When the caterpillar finally did get moving, Simon and his advisor Barry Trimmer saw something really unusual. Just at the start of the caterpillar’s step, something on its inside swayed forward. “Eventually we were able to establish that we were watching the gut moving back and forth,” Simon says.

The team believes that this is an entirely new form of animal movement. They say they are unaware of any other animal where the insides move before the outsides do. Their results appear in the August issue of the journal Current Biology.

“It’s a whole different solution to the problem of locomotion,” says Michael LaBarbera, who studies invertebrate movement at the University of Chicago and was not involved in the study. “For geeks like me and, you know, 100 of my closest friends, this is really, deeply interesting.”

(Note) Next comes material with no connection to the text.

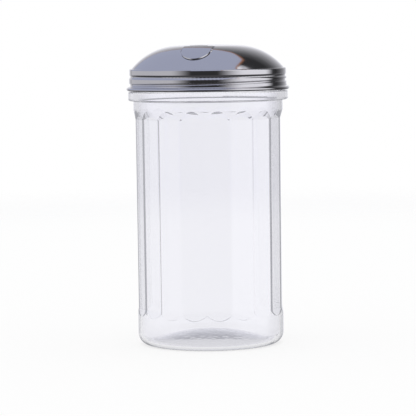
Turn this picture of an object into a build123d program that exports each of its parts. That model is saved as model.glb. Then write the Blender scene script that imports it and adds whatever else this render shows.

LaBarbera says he’s not entirely clear what the caterpillar is doing. It could be that it’s shifting its center of mass before each step. Or perhaps the thrust is aiding its primitive circulatory system. Nor is it clear whether the movement is unique to this species of caterpillar Manduca sexta, or common across the entire caterpillar world. “Like any really interesting paper, it opens up more questions than it answers,” LaBarbera says.

‘An Eating Machine’

Some scientists believe the gut thrust may not have anything to do with movement, at least not directly. “I don’t entirely buy the message,” says John Brackenbury, a professor at the University of Cambridge in the U.K. Brackenbury says that the move may be designed to protect the gut while the caterpillar is walking.

Simon agrees that protecting the gut is a distinct possibility. “The whole point of the caterpillar is it’s an eating machine,” he says. “Anything that interferes with either of those functions is a disadvantage.”

It’s not just an academic debate. The Trimmer Lab where Simon works would like to eventually develop robots from the caterpillar model. They could work as new super-soft endoscopes for probing the inside of the human body, or as search and rescue machines.

For his part, Simon says that the caterpillar has taught him that new findings can come from almost anywhere. “There are still opportunities for discovery even in the most humble of places,” he says.